Yes, that passage could easily to those gems, if they were in the spiritual realm.  "Pressed down, and shaken together" certainly fits the coal to diamond process.  And, in a very special way, it fits our spiritual growth.

I cheated a little.  I didn't share that in context with the preceding verse:

Luke 6:37 (KJV)  Judge not, and ye shall not be judged: condemn not, and ye shall not be condemned: forgive, and ye shall be forgiven:

I have my own conclusions about pride, shame, humility, loving, hating, forgiveness, and judging.  I believe those are tied together.  Some are attached to others like two sides of a coin.  Some will prevent others from happening.  Depending on which ones we're talking about, all of that can be either good or bad.

Before we go any further, let's throw in a "standard disclaimer".  Much of what I'm going to say is partly from my own experience.  I really don't like conclusions based solely on experiences.  That leads to subjective conclusions that are mostly garbage.  I say that because those usually come to conclusions that will take subjective experience as more valid than what the Word of God says in the original languages.  And the person spouting their subjective experience rarely bothers to check if their conclusions are Biblically sound.  

The truth is that our subjective experiences may or may not be valid beyond the one time we experienced them.  And they may be more general than just our own one time experience.  But neither is true unless that experience can actually be shown to be valid more than once and lines up with more than one verse in the Bible.  There seem to be too many books espousing a doctrine based on a one time personal experience, with little or no Biblical backing.  And it leaves out one other reality.  God, in His sovereignty, may have done something that's valid only in that one instant of time, because He loved us enough to cover our sorry backsides because the consequences wouldn't have taught us anything worthwhile.

Anything we say, we try to demonstrate how it fits into reality.  You're free to agree or disagree, as you see fit.  In fact, if we don't satisfactorily prove our points, you'd probably be wise to disagree. We certainly don't want anyone (including ourselves) creating doctrines based on one experience or one Bible verse.  Having said that, we'll get off our soapbox and back to the subject at hand.

It's often said that pride and humility are opposites.  And they're not.  Pride communicates that we're better either than others or a negative evaluation of ourselves.  If we get to have longer conversations with those we think are displaying pride, we see something interesting.  When someone is busy trying to point out the error of your ways and get you to do things their way, they're not really trying to prove you wrong.  They're fulfilling a need to prove themselves right.  Their being right compensates for what may only be a subconscious recognition of some area where they think they fall short.

If we want a Biblical example of that, we only need to look at the Pharisees.  Jesus called them vipers because they placed a ton of extra requirements on the Israelites  they couldn't possibly fully comply with and that did little more than set up barriers between the people and God.  And look at what happens, through the whole process.

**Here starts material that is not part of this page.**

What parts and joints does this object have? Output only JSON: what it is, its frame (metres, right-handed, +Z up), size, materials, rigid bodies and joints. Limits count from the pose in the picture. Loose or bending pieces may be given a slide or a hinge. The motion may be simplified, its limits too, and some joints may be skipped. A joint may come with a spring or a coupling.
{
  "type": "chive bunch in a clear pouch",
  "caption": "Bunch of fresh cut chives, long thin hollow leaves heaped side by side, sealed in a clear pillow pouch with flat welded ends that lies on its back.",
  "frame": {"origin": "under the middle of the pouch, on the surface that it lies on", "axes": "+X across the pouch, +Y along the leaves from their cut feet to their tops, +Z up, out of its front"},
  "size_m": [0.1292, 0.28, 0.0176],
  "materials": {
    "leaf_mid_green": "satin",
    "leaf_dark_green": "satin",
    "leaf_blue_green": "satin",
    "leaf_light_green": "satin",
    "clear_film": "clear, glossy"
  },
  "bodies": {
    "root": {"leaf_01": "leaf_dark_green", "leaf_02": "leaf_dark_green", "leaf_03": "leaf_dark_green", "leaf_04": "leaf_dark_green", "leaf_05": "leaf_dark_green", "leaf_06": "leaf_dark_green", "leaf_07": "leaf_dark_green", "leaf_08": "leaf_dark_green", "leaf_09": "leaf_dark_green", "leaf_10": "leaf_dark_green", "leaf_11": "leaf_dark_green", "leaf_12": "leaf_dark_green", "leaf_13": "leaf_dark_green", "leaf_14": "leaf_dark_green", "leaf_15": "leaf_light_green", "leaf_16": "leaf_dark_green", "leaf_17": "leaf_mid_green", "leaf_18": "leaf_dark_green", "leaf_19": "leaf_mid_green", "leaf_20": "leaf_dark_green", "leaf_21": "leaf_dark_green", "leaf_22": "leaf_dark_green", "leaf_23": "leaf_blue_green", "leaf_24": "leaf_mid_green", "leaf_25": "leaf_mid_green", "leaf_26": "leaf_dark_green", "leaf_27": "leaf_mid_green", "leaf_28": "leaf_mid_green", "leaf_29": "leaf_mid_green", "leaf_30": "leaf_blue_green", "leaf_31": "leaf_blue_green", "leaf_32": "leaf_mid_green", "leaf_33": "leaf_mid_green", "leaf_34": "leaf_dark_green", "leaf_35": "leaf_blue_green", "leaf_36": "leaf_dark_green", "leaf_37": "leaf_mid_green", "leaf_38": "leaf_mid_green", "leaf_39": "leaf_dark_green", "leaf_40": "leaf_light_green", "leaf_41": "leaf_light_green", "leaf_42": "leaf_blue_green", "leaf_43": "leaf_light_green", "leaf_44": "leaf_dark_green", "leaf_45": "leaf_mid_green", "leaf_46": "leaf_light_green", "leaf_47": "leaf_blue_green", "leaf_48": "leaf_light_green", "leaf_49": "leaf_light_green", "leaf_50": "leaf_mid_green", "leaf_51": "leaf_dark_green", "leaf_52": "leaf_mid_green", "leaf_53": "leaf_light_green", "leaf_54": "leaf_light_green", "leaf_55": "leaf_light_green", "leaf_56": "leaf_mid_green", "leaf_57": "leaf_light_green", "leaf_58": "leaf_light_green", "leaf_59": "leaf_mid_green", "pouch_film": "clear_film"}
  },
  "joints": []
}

A lack of self worth (despite the position the Pharisees held) created a lack of love for themselves and a sense of insecurity.  Their power lust came out of that, too.  In order to validate their own value, they had a need to diminish the value of others.  Which brought in a judgemental spirit and prevented any real forgiveness for themselves or others.  Their use of power by creating that whole external extra set of laws was really a way to compensate for their own negative self image.

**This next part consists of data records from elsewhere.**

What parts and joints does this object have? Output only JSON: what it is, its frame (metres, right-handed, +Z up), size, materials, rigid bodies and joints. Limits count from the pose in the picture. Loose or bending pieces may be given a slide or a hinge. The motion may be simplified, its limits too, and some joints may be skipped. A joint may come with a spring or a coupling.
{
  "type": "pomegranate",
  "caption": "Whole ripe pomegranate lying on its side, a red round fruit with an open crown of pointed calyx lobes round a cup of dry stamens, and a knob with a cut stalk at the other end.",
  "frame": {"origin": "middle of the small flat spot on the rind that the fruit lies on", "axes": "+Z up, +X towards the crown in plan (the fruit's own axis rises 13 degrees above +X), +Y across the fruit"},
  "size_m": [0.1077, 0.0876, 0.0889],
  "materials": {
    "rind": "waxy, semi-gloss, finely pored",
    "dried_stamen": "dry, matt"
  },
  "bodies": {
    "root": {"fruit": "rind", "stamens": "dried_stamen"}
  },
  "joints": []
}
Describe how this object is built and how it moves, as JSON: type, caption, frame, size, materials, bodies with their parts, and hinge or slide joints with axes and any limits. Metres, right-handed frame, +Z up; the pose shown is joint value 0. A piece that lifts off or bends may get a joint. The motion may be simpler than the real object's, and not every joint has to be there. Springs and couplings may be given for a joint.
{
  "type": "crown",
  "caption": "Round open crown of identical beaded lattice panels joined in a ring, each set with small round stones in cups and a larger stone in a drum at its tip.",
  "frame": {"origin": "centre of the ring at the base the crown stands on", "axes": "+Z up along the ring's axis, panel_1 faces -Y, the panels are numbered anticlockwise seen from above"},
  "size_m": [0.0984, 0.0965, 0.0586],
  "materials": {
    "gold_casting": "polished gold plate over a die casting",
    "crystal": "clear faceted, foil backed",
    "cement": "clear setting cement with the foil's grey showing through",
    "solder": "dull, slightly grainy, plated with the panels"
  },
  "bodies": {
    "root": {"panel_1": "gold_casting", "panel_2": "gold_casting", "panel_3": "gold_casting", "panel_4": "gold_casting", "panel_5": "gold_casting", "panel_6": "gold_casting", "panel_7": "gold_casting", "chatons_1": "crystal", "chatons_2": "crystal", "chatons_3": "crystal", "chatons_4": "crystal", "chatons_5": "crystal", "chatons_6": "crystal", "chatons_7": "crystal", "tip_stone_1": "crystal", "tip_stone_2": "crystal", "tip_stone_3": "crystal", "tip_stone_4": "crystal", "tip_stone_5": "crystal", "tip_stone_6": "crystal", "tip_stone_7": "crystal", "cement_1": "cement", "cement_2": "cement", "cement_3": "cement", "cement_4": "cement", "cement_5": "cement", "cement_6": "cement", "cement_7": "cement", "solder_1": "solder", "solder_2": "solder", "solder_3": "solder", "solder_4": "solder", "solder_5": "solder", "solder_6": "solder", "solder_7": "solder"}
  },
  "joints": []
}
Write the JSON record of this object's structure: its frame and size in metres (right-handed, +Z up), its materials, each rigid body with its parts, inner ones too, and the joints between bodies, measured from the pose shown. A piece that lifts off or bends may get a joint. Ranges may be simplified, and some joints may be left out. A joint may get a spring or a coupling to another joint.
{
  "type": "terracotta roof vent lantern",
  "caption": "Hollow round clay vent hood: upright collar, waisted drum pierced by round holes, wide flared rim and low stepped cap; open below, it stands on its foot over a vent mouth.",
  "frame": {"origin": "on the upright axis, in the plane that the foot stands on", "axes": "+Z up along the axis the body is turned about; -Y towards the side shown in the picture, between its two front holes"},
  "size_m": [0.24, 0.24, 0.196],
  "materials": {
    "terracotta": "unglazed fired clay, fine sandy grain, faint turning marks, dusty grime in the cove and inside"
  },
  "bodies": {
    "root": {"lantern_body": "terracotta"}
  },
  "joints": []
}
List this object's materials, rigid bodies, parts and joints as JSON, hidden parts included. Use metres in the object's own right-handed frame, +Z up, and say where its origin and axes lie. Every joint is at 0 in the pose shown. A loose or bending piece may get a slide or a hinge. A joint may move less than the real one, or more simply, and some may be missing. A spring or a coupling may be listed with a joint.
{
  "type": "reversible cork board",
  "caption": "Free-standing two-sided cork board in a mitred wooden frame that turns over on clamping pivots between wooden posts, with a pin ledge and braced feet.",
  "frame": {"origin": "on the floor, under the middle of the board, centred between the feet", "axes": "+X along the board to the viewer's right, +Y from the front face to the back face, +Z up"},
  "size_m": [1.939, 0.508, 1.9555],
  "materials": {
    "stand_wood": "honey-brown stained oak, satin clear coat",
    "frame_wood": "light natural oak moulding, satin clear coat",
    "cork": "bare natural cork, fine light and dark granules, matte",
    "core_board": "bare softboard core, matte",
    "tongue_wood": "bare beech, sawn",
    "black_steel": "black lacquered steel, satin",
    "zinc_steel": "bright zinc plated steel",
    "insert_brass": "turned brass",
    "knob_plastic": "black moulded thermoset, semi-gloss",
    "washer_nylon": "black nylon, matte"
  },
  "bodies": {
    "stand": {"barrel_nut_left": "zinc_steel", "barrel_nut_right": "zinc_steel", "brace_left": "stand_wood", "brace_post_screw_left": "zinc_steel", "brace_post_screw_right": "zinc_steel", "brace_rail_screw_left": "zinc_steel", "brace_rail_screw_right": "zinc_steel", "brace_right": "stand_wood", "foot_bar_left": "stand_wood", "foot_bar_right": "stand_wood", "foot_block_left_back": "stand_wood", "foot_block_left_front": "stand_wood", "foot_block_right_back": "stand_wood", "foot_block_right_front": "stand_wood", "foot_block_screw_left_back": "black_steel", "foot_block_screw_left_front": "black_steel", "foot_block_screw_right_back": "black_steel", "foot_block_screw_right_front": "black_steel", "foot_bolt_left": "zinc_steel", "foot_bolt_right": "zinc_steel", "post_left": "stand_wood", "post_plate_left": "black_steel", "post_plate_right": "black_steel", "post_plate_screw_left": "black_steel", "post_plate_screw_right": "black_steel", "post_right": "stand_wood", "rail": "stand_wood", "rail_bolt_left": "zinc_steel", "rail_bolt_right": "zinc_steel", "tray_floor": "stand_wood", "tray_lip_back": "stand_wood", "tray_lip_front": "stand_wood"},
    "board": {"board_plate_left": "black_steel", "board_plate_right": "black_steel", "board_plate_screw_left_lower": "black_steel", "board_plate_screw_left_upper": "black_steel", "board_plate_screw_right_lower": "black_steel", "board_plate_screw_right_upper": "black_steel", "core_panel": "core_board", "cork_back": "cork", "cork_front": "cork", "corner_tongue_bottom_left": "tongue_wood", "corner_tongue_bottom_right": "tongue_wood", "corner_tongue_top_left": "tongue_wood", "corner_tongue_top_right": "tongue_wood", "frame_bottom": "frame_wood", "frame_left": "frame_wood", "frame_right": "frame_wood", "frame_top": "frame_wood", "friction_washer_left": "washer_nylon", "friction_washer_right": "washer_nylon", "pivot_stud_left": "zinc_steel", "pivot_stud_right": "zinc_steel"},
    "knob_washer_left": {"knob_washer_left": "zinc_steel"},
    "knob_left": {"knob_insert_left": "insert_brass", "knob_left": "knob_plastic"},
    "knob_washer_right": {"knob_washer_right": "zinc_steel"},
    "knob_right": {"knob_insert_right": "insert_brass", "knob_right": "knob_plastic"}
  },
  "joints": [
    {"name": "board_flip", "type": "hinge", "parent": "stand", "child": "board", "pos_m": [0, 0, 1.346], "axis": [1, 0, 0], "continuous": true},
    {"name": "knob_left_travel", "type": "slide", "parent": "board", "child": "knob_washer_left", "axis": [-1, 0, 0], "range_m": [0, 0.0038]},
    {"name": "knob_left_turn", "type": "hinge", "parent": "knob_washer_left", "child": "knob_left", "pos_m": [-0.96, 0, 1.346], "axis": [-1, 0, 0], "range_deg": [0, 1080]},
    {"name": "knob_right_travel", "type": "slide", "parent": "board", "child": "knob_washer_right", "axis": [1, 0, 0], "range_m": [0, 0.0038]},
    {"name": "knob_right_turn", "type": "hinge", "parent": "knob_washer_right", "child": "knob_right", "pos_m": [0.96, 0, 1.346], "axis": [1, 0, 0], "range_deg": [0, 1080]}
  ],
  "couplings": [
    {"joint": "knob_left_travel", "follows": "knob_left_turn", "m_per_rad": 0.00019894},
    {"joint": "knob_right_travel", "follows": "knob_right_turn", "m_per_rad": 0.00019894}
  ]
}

When we think of Matthew 22:37-40, we know the answer.  Love God, then love others.  If we become focused on ourselves, it's like looking at our face in a magnifying mirror.  Every pore, every line, every pockmark, every fault is magnified to a point where it can't possibly look good.  Slap on extra laws as makeup.  Add the eyeliner of legalism and judgmentalism for effect.  But, when we focus on God and others, we're no longer our own focus.  And our condition can't be wrongly magnified by the Accuser.  Instead of covering up the things that make us insecure, we operate in God's loving us despite our shortcomings.

In my own life, there were a lot of times I was on the wrong side of that equation.  And, after the sharing done by Hank Jones, mentioned in our previous post, you'd think that would change.  But, to describe it in terms of the parables, the soil was rock hard from being spiritually dry for so long.  Seeds were planted, but much more of the water of life was needed to soften the soil so they could properly grow.

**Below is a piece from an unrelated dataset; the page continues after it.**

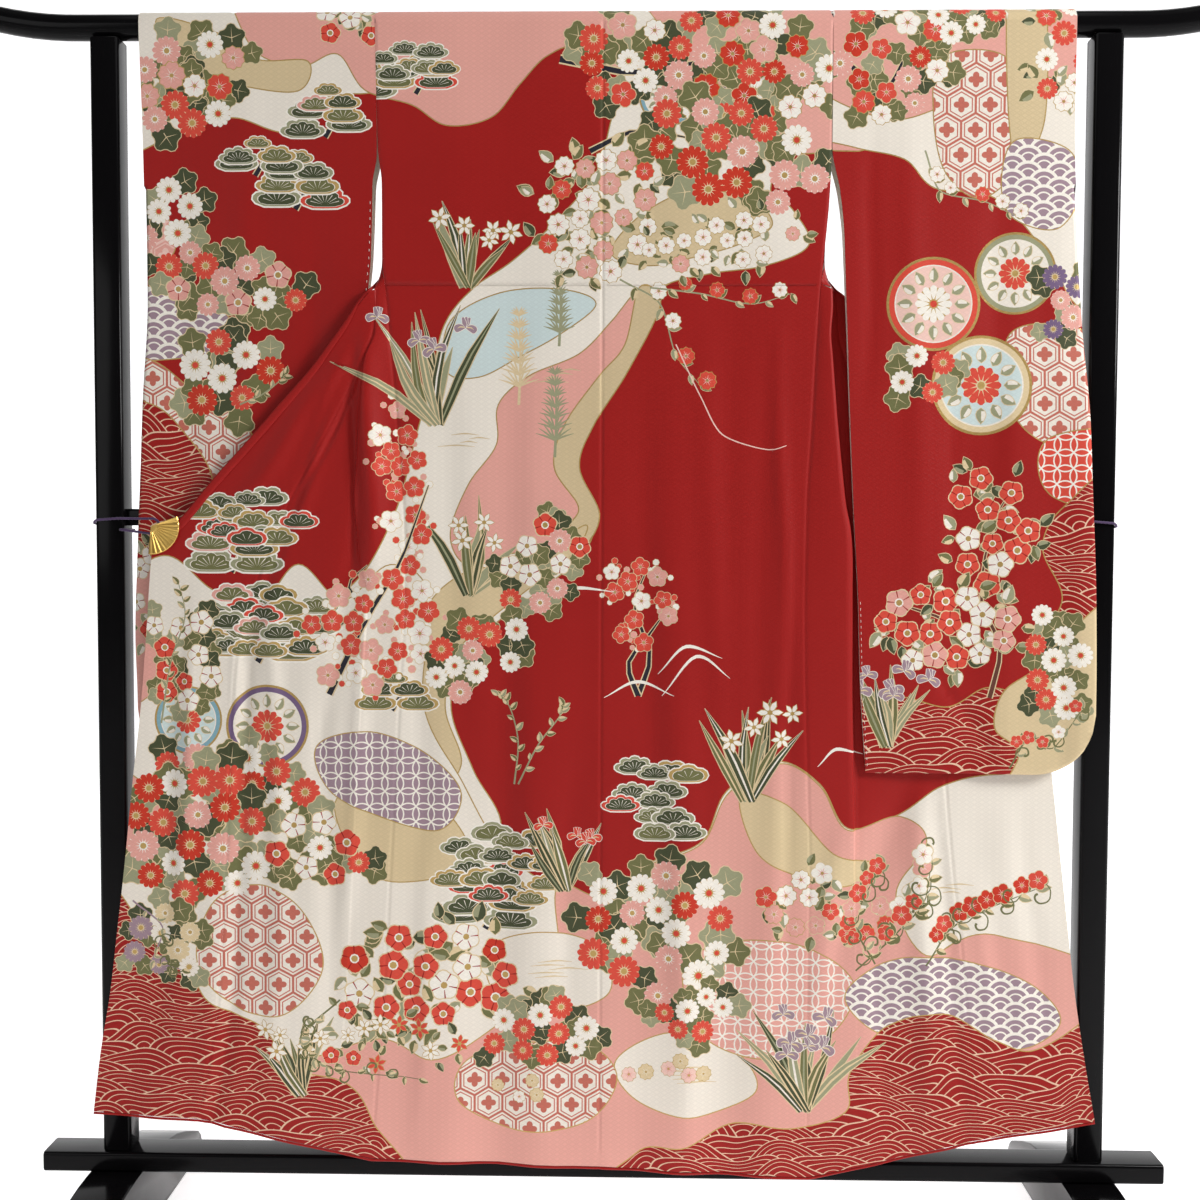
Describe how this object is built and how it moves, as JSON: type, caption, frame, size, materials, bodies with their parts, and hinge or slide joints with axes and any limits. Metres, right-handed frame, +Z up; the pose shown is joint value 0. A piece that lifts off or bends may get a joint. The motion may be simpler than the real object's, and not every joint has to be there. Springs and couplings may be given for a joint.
{
  "type": "furisode kimono on kimono stand",
  "caption": "Long-sleeved lined silk kimono hung by its shoulders over the round top bar of a black lacquered kimono stand, back outward, both fronts opened and clipped.",
  "frame": {"origin": "on the floor, at the middle of the bounding box's underside", "axes": "+X along the top bar, +Y away from the side that shows the garment's back, +Z up"},
  "size_m": [1.84, 0.534, 1.7891],
  "materials": {
    "lacquer": "black gloss lacquer",
    "silk": "crepe silk with a printed pattern and soft sheen",
    "lining": "plain dark red silk",
    "clip": "satin brass",
    "cord": "twisted purple silk cord"
  },
  "bodies": {
    "root": {"top_bar": "lacquer", "post_left": "lacquer", "post_right": "lacquer", "crossbar": "lacquer", "base_beam": "lacquer", "foot_left": "lacquer", "foot_right": "lacquer", "body_left": "silk", "body_right": "silk", "okumi_left": "silk", "okumi_right": "silk", "sleeve_left": "silk", "sleeve_right": "silk", "collar": "silk", "hem_roll": "lining", "clip_left": "clip", "clip_right": "clip", "cord_left": "cord", "cord_right": "cord"}
  },
  "joints": []
}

I was still an alcoholic, still on a downward slide.  I drank my way out of my last radio job.  I settled down enough to become what's termed a functional alcoholic, which allowed me to finish college and enter the business world.  It would take more disappointments, both for me and by me, before I'd start recognizing that my life needed to change.  But I was getting good at what I see in Phariseeism.  I had a love/hate relationship with myself, had pride trying to push out the growing shame in myself, and judged myself with little forgiveness.  I was doing everything I could to convince myself and others that I was better than I was.  At the same time, internally, I was judging myself worse than anyone else possibly could.

That sounds like a pretty dire situation.  And it was.  But it was also getting me to the point of making two very important decisions in my life.  So, it was also good.  I would soon start learning what true humility is, who I could really be, and what real relationships were.  But thinking about that makes me need to ask.  What's your relationship with yourself, today?  And, more importantly, what's your relationship with God?  Those are important things to consider.  And, if you don't like the answers, know that both can be fixed.